Marilyn recalls the early years with fondness: building a relationship with Dick and Jeanne Roy of the Northwest Earth Institute (now EcoChallenge) to offer their discussion courses; then later using the Roys’ “Agents of Change” course to build leadership in people’s circles of influence to further sustainable living. Simply Living members became leaders in their neighborhoods and communities, exemplified by
Sustainable Delaware Ohio started by longtime Simply Living member Sheila Fox. Over the years Simply Living incubated projects that would blossom into local institutions, including Local MattersWGRN RadioCommunity Shares of Mid-Ohio, and the Compassionate Communication Center of Ohio.

She smiles when she thinks about Randall Loop, whose life changed after reading Your Money or Your Life by Joe Dominguez and Vicki Robin. Randall went on to teach others how to live with financial integrity and purpose through the Spirit and Money Course he developed based on their teachings (which is offered through Simply Living Sustainable U).

And she praises longtime member and collaborator Jeff Sharp, whose leadership enabled Simply Living to co-host annual conferences at OSU, amplifying Simply Living’s influence across Central Ohio. (Jeff continues as a professor at OSU’s School of Environment and Natural Resources.)

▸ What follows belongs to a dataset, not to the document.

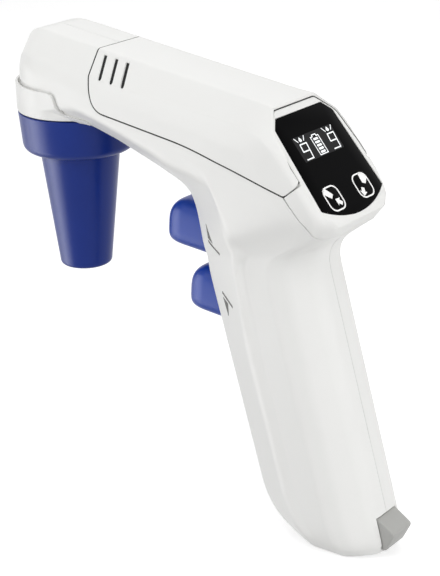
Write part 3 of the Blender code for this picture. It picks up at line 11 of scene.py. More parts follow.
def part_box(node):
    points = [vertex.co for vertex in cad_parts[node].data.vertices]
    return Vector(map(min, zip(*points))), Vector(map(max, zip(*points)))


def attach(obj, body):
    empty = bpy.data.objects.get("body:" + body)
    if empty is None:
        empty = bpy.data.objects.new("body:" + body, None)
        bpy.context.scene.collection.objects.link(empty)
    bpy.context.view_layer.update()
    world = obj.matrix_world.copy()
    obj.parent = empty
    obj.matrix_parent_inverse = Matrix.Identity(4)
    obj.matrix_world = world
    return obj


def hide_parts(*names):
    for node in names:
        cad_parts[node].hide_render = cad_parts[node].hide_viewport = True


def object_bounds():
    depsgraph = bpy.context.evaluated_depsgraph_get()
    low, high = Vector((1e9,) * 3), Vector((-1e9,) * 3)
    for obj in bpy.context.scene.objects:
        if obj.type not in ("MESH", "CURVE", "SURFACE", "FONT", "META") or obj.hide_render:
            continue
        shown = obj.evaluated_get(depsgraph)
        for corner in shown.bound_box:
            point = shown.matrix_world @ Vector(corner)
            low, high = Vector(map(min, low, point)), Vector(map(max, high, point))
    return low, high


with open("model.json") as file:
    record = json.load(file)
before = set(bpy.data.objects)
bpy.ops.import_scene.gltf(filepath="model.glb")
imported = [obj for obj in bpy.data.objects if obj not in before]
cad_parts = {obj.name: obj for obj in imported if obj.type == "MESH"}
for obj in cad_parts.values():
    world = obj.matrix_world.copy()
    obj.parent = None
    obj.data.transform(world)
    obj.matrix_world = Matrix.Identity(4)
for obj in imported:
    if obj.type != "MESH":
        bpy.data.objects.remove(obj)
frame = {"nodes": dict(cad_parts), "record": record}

Stewardship, Activism, and the Land She Loves

Today, Marilyn and her husband Bob care for six peaceful acres in Champaign County near Urbana, where she restores the land and he nurtures a small pond teeming with life. Her passion for protecting Ohio’s environment hasn’t slowed a bit. She co-founded People for Safe Water, a grassroots group that rallied hundreds of residents to demand the cleanup of the Tremont Barrel Fill Superfund Alternative Site. Currently she serves on the board of the Arc of Appalachia to help preserve Ohio’s rare ecosystems in the foothills of the Appalachian mountains.

Marilyn speaks with deep reverence for Ohio’s natural heritage. One of her favorite stories is about the ancient Teays River, a massive waterway that predated the glaciers more than 2.5 million years ago. Flowing northwest through what is now West Virginia and Ohio—including Columbus—it wound its way into Illinois before emptying into the Mississippi River. When advancing glaciers dammed the Teays, they created vast lakes like Lake Tight and unleashed floods that carved the courses of the modern Ohio and Scioto Rivers. Though buried beneath glacial deposits, the Teays River’s legacy lives on in the enormous aquifers that today supply Ohio with abundant water resources.

Ohio’s landscape reflects this rich geological history: the Ohio Valley lies between Appalachian foothills to the east and tall grass prairies to the west, its abundant life and fertile soils once drawing the Hopewell people here 2,000 years ago. Marilyn sums it up simply: “Ohio is still the heart of it all.” Yet she worries that unchecked development and unsustainable land practices continue to erode this irreplaceable natural legacy she holds so dear.

Hope for the Future of Simply Living

“Simply Living is important because it’s a vessel for personal and community creativity. And together we affirm our best efforts to align our values and our actions. What we think and do matters,” she says. “Simply Living’s magic has been rooted in its values and how we choose to plant those values in the community.” echoing Paul Hawken’s description of nonprofits in Blessed Unrest as “the genius of America.”

As Simply Living approaches 2026, Marilyn’s reflections bring us back to our roots: to speak truth, live simply, and honor the Earth we all share. Her stories of Simply Living’s early days—filled with laughter, charming quirks, and passionate activism—capture the spirit that built this community. Visiting with her was an honor and a reminder that building a better world is sustained as much by shared joy as by shared purpose.